■ WHAT YOU ARE ASKED TO DO ■
Hand back each line, unchanged, from the top down to the line where "return (side *" sits.

++++++++++++++++++++

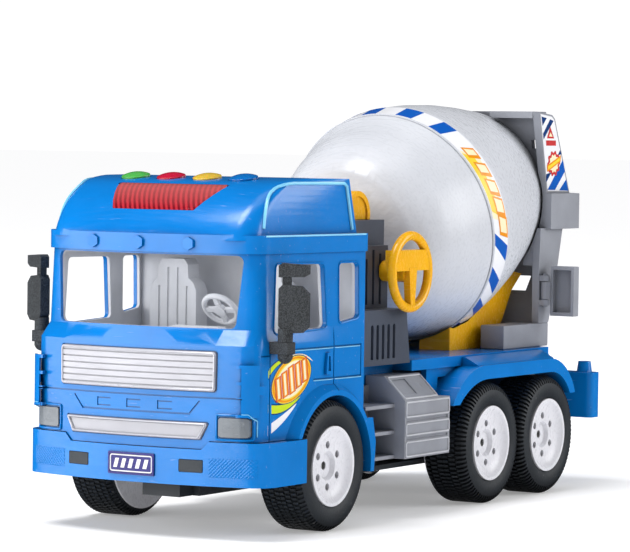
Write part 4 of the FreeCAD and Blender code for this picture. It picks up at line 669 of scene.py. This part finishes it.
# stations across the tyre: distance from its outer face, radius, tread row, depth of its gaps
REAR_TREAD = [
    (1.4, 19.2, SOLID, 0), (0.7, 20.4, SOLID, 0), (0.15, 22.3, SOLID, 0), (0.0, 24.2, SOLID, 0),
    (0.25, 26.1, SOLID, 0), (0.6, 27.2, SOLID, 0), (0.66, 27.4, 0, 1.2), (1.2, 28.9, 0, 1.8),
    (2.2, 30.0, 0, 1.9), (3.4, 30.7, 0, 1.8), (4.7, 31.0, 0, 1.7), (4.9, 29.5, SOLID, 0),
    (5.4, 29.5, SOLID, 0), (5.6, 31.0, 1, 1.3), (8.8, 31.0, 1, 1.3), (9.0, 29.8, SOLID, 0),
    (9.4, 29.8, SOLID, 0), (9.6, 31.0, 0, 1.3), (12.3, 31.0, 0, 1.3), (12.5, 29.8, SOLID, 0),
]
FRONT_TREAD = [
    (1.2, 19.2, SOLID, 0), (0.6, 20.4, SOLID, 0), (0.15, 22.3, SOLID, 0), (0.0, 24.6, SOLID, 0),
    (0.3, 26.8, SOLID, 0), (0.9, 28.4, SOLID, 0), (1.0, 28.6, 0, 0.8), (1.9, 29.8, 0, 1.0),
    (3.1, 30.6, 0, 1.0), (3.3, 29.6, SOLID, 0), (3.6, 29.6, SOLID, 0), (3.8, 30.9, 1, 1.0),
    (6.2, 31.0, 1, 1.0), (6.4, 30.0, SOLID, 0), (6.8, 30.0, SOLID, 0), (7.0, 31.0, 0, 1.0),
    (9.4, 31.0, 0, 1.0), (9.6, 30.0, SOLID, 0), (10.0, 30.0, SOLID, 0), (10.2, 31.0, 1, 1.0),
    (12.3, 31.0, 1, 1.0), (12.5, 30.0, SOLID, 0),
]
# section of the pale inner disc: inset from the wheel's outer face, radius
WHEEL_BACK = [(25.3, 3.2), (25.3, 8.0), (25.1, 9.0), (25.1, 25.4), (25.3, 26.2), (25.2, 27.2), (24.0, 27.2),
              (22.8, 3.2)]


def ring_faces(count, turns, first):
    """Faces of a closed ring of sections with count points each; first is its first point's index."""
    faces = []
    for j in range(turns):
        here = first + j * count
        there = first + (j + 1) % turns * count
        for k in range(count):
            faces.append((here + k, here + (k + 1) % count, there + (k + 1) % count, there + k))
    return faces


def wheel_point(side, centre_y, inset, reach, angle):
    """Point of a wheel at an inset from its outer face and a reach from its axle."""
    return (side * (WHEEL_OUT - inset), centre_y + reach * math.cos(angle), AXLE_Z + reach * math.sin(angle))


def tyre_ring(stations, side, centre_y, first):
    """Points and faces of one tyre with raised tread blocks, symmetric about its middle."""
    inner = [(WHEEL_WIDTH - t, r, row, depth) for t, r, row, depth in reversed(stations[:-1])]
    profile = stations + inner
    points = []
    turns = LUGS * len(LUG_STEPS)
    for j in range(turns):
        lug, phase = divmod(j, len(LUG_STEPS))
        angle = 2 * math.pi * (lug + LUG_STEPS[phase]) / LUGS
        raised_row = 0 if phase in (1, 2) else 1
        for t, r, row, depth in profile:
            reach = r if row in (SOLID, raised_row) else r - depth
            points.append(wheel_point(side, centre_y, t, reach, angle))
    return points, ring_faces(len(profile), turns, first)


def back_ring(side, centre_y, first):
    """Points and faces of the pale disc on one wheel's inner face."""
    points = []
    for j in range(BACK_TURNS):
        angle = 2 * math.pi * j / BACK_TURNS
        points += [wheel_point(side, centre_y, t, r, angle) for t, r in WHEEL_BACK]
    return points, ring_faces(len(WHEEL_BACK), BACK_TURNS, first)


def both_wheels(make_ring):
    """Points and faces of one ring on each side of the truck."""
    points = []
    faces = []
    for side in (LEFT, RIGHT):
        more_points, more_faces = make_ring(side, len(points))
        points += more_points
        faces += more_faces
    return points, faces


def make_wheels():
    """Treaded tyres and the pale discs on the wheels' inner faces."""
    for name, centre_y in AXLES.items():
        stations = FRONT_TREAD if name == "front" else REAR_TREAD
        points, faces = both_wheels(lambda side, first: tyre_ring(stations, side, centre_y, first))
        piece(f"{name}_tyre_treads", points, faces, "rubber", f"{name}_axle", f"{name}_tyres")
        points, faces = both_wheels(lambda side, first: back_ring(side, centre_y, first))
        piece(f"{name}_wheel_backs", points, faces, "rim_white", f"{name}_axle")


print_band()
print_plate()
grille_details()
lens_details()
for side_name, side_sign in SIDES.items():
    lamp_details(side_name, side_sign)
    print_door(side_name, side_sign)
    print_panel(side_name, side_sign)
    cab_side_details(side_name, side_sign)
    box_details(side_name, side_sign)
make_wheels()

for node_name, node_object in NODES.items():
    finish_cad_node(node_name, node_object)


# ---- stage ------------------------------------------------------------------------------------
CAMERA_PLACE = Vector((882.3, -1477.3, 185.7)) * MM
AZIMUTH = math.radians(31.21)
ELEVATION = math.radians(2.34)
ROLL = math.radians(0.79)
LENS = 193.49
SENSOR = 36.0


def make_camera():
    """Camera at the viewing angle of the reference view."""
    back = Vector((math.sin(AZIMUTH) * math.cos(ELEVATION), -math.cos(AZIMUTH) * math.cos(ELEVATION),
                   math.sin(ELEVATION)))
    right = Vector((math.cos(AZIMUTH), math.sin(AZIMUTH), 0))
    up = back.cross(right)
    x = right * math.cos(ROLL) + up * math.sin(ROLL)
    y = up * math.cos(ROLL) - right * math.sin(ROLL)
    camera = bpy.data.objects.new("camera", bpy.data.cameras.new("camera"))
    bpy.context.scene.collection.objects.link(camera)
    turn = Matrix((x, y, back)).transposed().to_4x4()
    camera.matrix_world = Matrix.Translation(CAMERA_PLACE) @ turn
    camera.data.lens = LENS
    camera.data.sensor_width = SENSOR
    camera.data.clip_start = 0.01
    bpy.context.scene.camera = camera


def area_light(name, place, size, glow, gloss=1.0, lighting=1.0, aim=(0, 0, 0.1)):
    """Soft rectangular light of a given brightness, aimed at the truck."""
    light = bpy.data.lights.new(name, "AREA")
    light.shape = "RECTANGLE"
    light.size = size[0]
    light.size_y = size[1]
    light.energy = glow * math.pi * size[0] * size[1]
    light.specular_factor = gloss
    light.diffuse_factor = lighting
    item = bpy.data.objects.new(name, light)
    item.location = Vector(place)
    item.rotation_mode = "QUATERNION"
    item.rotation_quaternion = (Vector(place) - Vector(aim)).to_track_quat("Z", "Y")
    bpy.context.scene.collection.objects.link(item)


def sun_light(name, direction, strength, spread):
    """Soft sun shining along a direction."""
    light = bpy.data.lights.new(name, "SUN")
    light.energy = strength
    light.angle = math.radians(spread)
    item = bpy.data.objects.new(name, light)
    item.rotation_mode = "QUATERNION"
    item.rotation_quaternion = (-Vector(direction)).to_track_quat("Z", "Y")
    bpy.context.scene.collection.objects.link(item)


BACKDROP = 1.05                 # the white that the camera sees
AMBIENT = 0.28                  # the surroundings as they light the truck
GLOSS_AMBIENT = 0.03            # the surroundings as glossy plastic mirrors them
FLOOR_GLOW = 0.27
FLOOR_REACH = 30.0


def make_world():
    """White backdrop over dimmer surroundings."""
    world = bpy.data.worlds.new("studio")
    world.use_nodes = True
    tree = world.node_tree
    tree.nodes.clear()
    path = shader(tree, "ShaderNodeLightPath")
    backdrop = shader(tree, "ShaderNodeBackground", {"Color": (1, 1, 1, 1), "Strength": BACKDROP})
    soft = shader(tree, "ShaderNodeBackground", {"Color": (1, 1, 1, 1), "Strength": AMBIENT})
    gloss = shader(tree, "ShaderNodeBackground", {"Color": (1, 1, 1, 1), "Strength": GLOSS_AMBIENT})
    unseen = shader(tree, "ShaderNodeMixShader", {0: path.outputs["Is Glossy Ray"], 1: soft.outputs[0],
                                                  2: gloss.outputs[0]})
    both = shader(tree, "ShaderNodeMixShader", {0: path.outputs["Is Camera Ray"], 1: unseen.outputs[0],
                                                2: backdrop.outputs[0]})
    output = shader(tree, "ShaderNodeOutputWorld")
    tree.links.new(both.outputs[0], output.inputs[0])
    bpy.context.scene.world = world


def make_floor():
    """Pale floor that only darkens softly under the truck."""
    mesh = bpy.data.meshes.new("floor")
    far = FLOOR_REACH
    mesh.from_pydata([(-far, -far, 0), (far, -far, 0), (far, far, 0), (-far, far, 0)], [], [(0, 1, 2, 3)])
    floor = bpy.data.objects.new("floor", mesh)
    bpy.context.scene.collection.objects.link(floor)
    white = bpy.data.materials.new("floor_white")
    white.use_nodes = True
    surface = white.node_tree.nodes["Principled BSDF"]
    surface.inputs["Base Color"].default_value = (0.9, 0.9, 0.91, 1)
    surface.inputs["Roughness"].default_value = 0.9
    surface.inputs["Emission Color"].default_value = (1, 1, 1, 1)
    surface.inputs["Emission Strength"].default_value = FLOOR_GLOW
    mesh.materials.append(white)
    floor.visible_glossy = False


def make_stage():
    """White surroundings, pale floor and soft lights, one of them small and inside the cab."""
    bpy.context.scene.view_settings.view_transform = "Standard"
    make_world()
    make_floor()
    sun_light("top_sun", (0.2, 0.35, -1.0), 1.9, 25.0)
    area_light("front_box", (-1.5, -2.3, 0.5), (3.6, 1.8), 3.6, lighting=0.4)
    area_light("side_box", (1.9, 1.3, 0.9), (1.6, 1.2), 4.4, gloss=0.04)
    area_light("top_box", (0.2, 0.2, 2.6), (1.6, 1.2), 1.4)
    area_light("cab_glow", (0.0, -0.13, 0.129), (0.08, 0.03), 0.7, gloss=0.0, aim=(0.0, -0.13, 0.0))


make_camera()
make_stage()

++++++++++++++++++++

■ CORRECT RESULT ■
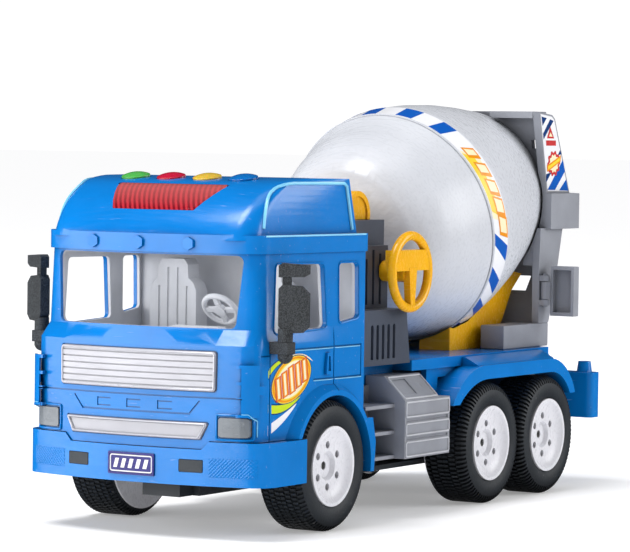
Write part 4 of the FreeCAD and Blender code for this picture. It picks up at line 669 of scene.py. This part finishes it.
# stations across the tyre: distance from its outer face, radius, tread row, depth of its gaps
REAR_TREAD = [
    (1.4, 19.2, SOLID, 0), (0.7, 20.4, SOLID, 0), (0.15, 22.3, SOLID, 0), (0.0, 24.2, SOLID, 0),
    (0.25, 26.1, SOLID, 0), (0.6, 27.2, SOLID, 0), (0.66, 27.4, 0, 1.2), (1.2, 28.9, 0, 1.8),
    (2.2, 30.0, 0, 1.9), (3.4, 30.7, 0, 1.8), (4.7, 31.0, 0, 1.7), (4.9, 29.5, SOLID, 0),
    (5.4, 29.5, SOLID, 0), (5.6, 31.0, 1, 1.3), (8.8, 31.0, 1, 1.3), (9.0, 29.8, SOLID, 0),
    (9.4, 29.8, SOLID, 0), (9.6, 31.0, 0, 1.3), (12.3, 31.0, 0, 1.3), (12.5, 29.8, SOLID, 0),
]
FRONT_TREAD = [
    (1.2, 19.2, SOLID, 0), (0.6, 20.4, SOLID, 0), (0.15, 22.3, SOLID, 0), (0.0, 24.6, SOLID, 0),
    (0.3, 26.8, SOLID, 0), (0.9, 28.4, SOLID, 0), (1.0, 28.6, 0, 0.8), (1.9, 29.8, 0, 1.0),
    (3.1, 30.6, 0, 1.0), (3.3, 29.6, SOLID, 0), (3.6, 29.6, SOLID, 0), (3.8, 30.9, 1, 1.0),
    (6.2, 31.0, 1, 1.0), (6.4, 30.0, SOLID, 0), (6.8, 30.0, SOLID, 0), (7.0, 31.0, 0, 1.0),
    (9.4, 31.0, 0, 1.0), (9.6, 30.0, SOLID, 0), (10.0, 30.0, SOLID, 0), (10.2, 31.0, 1, 1.0),
    (12.3, 31.0, 1, 1.0), (12.5, 30.0, SOLID, 0),
]
# section of the pale inner disc: inset from the wheel's outer face, radius
WHEEL_BACK = [(25.3, 3.2), (25.3, 8.0), (25.1, 9.0), (25.1, 25.4), (25.3, 26.2), (25.2, 27.2), (24.0, 27.2),
              (22.8, 3.2)]


def ring_faces(count, turns, first):
    """Faces of a closed ring of sections with count points each; first is its first point's index."""
    faces = []
    for j in range(turns):
        here = first + j * count
        there = first + (j + 1) % turns * count
        for k in range(count):
            faces.append((here + k, here + (k + 1) % count, there + (k + 1) % count, there + k))
    return faces


def wheel_point(side, centre_y, inset, reach, angle):
    """Point of a wheel at an inset from its outer face and a reach from its axle."""
    return (side * (WHEEL_OUT - inset), centre_y + reach * math.cos(angle), AXLE_Z + reach * math.sin(angle))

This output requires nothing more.